A la tristeza de ver a los habaneros andar entre ruinas y, a veces, sobre ellas, sucede la de saber que muchos ignoran su significación, el sentido y valor de esas edificaciones que alguna vez fueron testigos de hechos notables, orgullo de su época y hasta mirador a un futuro que sus habitantes y vecinos soñaron espléndido.
Nada le dicen esos escombros a buena parte de esa ciudadanía andariega porque nada de ellos se le dejó saber: lo que de alma tuvieron se ha desvanecido por culpa de la incuria o la naturaleza intrínsecamente depredadora del gobierno que desvirtúa el pasado del país, aunque hay piedras con alma si quien las recoge sabe quiénes se apoyaron en ellas, y hasta polvo vivo si se le empuña e interroga.
Los habaneros van y vienen entre esa devastación como los ejércitos vencidos, al replegarse, entre los cadáveres de los hombres que murieron durante la avanzada
La puerta deshecha, el muro agrietado, las persianas de madera podrida, las paredes despellejadas, los portales mugrientos, los palacetes convertidos en casas de vecindad, las habitaciones pobladas de barbacoas, los patios interiores empantanados, los cascotes que cubren las aceras, las fachadas pintarrajeadas de colores extravagantes, los balcones apuntalados, las calzadas rotas, ¿qué fueron antes de la debacle? Los reclamos de un presente feroz dan al traste con toda tentación de averiguarlo. Los habaneros van y vienen entre esa devastación como los ejércitos vencidos, al replegarse, entre los cadáveres de los hombres que murieron durante la avanzada, sólo que ignorantes, a diferencia de esos ejércitos, de la muerte que pisan y les rodea, entumecidos por la penuria y la desesperanza.

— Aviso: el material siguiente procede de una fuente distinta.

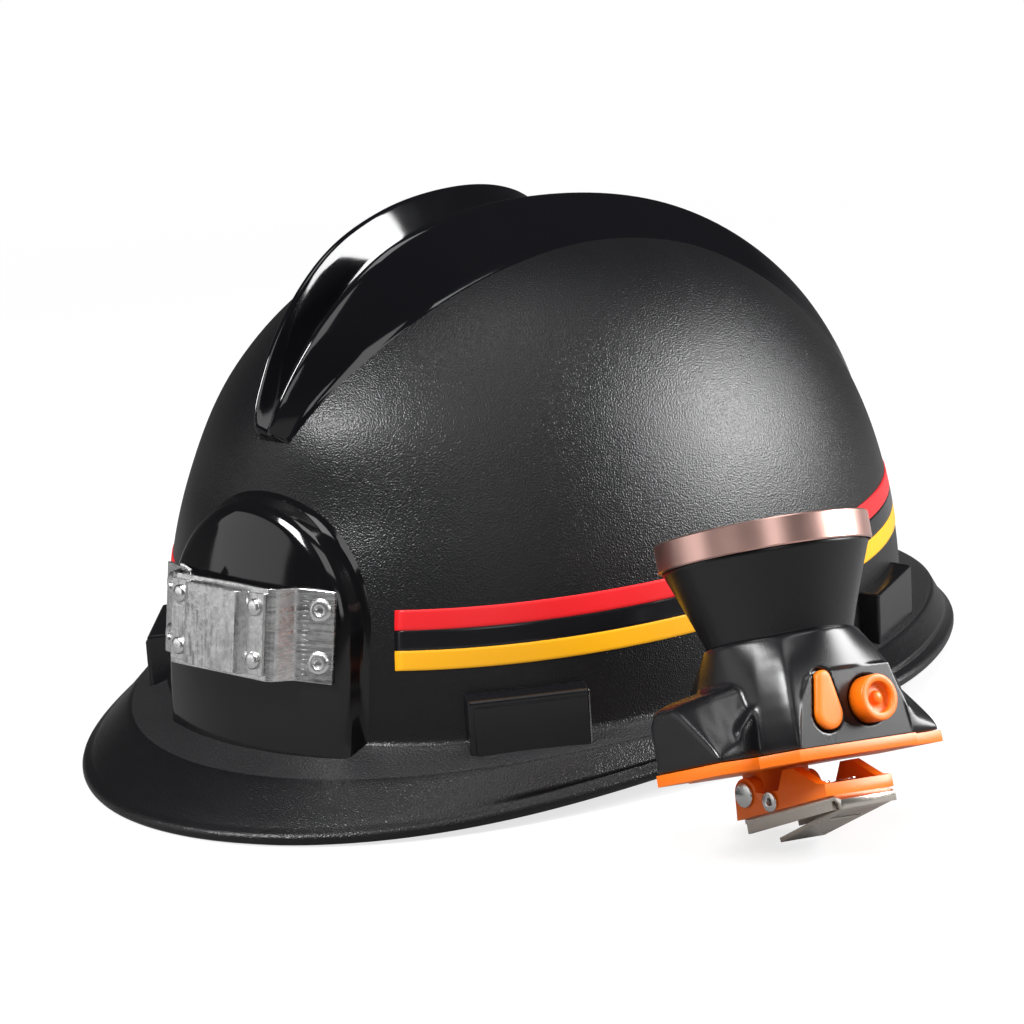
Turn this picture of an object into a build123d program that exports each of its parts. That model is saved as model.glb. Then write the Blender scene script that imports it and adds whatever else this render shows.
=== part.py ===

El otoño se pasea por el sur de la Florida, y el espectáculo de las hojas secas que cubren los patios anteriores de algunas casas me ha recordado un poema japonés, y este poema, la suerte de esos habaneros que recorren su ciudad inadvertidos del oscuro esplendor* que huellan:
No hay otra senda.
Me resigno a pisar
las hojas secas.
Wasajo
El caminante, hipersensible a la fragilidad de las hojas caídas, renuente a acelerar su desintegración, a causarles mayor daño que el que ya han sufrido a manos del tiempo -acaso aún retengan un vestigio de vida-, ha buscado una alternativa a la ruta que hasta entonces seguía, la ha buscado para no destrozarlas, pero esa alternativa no existe, todo está cubierto de hojas, y si quiere llegar a su destino tendrá que caminar sobre ellas, oírlas crujir y deshacerse bajo sus pies.

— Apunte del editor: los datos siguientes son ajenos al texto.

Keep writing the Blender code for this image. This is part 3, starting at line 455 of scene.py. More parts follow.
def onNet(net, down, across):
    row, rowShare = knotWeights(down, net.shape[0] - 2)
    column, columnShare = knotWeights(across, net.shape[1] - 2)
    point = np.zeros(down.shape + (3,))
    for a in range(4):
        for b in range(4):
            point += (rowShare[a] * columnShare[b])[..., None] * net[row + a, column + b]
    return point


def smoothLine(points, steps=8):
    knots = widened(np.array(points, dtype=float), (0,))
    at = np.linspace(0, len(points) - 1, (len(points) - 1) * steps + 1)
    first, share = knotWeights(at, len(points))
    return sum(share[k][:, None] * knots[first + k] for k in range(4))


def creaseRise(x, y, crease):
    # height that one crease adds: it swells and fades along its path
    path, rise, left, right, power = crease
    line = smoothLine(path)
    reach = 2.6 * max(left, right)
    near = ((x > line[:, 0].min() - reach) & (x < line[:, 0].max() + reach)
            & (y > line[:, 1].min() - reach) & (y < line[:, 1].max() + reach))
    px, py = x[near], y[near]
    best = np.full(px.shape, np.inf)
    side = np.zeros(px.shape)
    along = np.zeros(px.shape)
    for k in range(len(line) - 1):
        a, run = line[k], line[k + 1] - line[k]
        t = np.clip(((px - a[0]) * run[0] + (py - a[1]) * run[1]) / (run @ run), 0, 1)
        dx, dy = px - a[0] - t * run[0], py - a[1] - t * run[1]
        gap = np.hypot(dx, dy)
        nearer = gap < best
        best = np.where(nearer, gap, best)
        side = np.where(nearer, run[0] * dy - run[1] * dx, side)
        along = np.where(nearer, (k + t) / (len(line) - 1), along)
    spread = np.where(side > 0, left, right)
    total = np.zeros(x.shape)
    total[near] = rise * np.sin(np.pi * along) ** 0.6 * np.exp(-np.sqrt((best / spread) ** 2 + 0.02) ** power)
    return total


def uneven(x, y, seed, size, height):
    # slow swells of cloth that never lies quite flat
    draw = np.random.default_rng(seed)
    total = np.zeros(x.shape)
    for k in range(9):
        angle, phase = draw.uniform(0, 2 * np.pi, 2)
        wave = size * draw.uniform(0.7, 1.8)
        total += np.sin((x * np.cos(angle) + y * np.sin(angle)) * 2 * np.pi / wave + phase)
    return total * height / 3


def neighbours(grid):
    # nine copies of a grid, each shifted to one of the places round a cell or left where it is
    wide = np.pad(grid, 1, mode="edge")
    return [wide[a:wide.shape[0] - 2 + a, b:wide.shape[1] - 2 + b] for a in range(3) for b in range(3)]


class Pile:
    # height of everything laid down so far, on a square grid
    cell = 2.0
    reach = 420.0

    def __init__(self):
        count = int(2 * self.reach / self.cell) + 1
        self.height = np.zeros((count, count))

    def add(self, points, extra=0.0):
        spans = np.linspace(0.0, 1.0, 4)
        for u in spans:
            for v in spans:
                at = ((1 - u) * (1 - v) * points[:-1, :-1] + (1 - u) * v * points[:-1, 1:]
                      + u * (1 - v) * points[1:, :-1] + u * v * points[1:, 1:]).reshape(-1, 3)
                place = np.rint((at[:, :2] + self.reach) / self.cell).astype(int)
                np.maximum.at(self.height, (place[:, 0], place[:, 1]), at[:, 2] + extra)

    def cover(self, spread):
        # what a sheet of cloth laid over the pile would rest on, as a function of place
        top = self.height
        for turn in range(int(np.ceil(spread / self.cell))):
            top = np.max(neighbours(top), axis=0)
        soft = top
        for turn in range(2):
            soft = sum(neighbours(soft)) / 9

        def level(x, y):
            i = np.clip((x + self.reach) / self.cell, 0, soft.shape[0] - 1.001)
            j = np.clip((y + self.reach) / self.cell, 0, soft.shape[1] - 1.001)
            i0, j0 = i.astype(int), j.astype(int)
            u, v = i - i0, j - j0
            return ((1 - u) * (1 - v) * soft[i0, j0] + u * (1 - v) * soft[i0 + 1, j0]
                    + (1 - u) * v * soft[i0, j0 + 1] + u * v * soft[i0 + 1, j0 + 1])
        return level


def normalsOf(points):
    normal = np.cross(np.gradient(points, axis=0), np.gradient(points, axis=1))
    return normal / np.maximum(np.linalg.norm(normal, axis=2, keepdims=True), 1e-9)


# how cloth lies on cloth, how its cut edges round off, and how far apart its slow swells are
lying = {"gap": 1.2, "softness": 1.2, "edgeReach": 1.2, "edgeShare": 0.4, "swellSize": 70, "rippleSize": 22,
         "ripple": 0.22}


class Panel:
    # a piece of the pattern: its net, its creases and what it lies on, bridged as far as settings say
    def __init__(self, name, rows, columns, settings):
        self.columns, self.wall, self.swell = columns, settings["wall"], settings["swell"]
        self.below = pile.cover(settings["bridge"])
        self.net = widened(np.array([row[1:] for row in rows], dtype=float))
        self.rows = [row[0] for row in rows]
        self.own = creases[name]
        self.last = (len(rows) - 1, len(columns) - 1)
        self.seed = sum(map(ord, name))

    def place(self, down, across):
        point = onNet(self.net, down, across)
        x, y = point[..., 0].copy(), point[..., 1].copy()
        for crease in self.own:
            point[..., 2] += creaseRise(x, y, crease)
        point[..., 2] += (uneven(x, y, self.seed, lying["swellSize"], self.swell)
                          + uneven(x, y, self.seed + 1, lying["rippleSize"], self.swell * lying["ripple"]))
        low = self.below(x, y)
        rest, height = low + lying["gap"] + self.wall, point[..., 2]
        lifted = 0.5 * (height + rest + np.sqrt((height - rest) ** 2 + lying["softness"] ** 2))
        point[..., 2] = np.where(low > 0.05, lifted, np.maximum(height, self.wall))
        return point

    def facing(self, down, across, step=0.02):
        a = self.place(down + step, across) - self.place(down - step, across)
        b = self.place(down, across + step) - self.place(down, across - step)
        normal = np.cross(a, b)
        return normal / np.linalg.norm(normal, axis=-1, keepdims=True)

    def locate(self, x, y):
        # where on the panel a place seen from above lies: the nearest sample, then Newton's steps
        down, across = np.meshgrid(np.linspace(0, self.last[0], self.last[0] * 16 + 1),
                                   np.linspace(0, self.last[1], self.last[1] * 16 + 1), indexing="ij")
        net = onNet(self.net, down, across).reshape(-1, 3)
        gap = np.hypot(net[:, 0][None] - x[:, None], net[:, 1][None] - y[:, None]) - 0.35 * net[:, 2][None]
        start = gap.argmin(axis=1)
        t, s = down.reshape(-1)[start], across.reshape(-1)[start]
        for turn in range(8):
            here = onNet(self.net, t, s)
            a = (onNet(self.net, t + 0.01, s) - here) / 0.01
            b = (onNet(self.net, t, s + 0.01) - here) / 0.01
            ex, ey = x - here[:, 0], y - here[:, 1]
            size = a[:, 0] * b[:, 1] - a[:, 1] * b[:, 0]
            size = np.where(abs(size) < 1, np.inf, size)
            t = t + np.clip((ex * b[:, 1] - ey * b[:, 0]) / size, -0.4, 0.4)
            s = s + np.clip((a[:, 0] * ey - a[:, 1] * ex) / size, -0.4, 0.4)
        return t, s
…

El verbo resignar es clave: revela el afán con el que este hombre ha intentado salvaguardarlas y la pesadumbre con la que, luego de darse por vencido, se apresta a caminar sobre ellas. Los cubanos deberíamos averiguar qué circunstancias promueven esa finura de espíritu y, apenas las que arrasan nuestro país desaparezcan, crearlas.
El espectáculo de los habaneros recorriendo más de un barrio maltrecho de su ciudad, comprensiblemente incapaces de reconocer la trascendencia del destrozo -porque en una sociedad vapuleada por la Historia sólo se prioriza la supervivencia-, y el espectáculo de las hojas que cubren los patios de Estados Unidos me han recordado un poema japonés; los tres, unos versos de Sylvia Plath, y estos versos, la inutilidad de mi texto:
después de la plaga que ha asolado nuestra heredad,
¿qué ceremonia de palabras puede enmendar el estrago?
* El oscuro esplendor es el título de un libro de Eliseo Diego.